Location is (Almost) Everything: Rock Art Differences across the Sacred Landscape of the Klamath Basin (Oregon/California, USA)
Perspectives on Differences in Rock Art - Jan Magne Gjerde
Robert J. David [+ ]
University of California, Berkeley
Robert J. David is an independent archaeological contractor and Research Affiliate of the Archaeological Research Facility at the University of California, Berkeley, where he earned his PhD in Anthropology. His research interests include North American rock art, and he has published several papers in peer-reviewed journals on the rock art of the Klamath Basin in southern Oregon. He is a member of the Klamath Tribes and currently lives in Chiloquin, Oregon where he continues his research.
Margaret W. Conkey [+ ]
University of California, Berkeley
Margaret W. Conkey is the Class of 1960 Professor Emerita of Anthropology at the University of California, Berkeley. Her research has focused on interpretation in rock art and visual culture, especially of the Upper Paleolithic of Europe; on the study of gender and the feminist practice of archaeology; on landscape archaeologies, and on issues of mobility, “home”, and the social practice of hunter-gatherers of late Upper Paleolithic southwest Europe.

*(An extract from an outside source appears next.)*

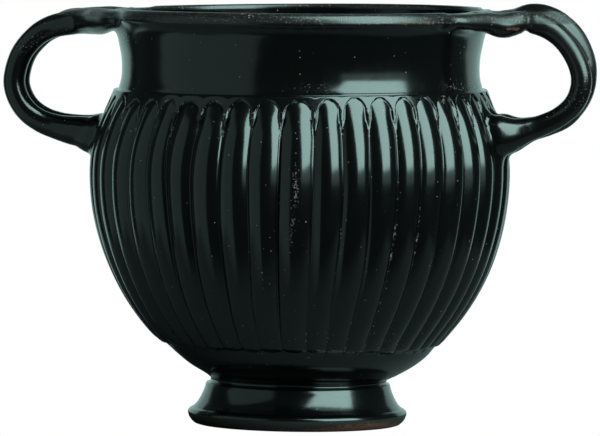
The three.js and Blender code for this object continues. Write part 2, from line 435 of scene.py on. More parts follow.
# %% [markdown]
# ## Rows of points
# The belt of ribs needs rows that follow the arched tops, or their outlines would look like stairs.
# Below the ribs and above them half as many columns are enough. Each row is a ring of points, and a
# small routine joins neighbouring rows with faces: squares where they match, and five-cornered faces
# where a fine row meets a coarse one.

# %% One row of points
def ring(radius, height, angles):
    """Points on one level or on a wavy line round the axis. Angles are in degrees."""
    turn = np.radians(angles)
    radius = np.broadcast_to(radius, turn.shape)
    height = np.broadcast_to(height, turn.shape)
    return np.stack([radius * np.cos(turn), radius * np.sin(turn), height], axis=1)


CREST_FADE = 6


def belt_row(height):
    """One row of the ribs at a height, or at a height for each column."""
    height = np.broadcast_to(np.asarray(height, float), column_side.shape)
    radius = body_radius(height)
    share = float(height.mean() - RIB_FOOT) / (RIB_TOP - RIB_FOOT)
    angle = column_angle + twist(height) + column_wander(share)
    drop = rib_drop(height, column_side, radius)
    crest = crest_shift * ease((RIB_TOP - height) / CREST_FADE)
    return ring(radius - drop + crest, height, angle)


first_row = belt_row(RIB_FOOT)
first_radius = np.hypot(first_row[:, 0], first_row[:, 1]).mean()
print("lowest row:", len(first_row), "points,", first_radius.round(1), "mm from the axis")

# %% Belt of ribs
# The foot of the ribs is rounded: each row is lifted a little and tucked in a little less.
FOOT_ROWS = [(0.0, 0.9), (0.12, 0.45), (0.35, 0.18), (0.8, 0.05), (1.6, 0)]
LEVEL_ROWS = 24
LEVEL_LOW = 27
LEVEL_HIGH = 84
ARCH_SHARES = [0.2, 0.38, 0.53, 0.65, 0.75, 0.83, 0.89, 0.94, 0.975, 1.0]
STRIP_SHARES = [0, 0.12, 0.3, 0.55, 0.8, 1.0]
STRIP_TOP = 96.75
STRIP_GAP = 0.28
STRIP_LEAST = 0.25
ARCH_SHARPNESS = 0.5
FOOT_WAVE = 0.25
WAVES_ROUND = 3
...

She is currently a Co-director of excavations at the Magdalenian period open air site of Peyre Blanque in the Ariège of France.
Description
We address ‘differences’ in rock art production at the Klamath Basin in Oregon/California, USA. Rock art designs are not distributed uniformly across the landscape, even at the level of a given motif. Taking one widespread motif – the nucleated concentric circle – as a key symbol, we show how it varies across settlement sites, special-use areas and frequently-used areas, and how its symbolic significance differs according to the context in which it appears. This landscape context model suggests that within-group variation is better understood in terms of what Richard Wilk has called ‘common difference’, rather than ‘stylistic differences’.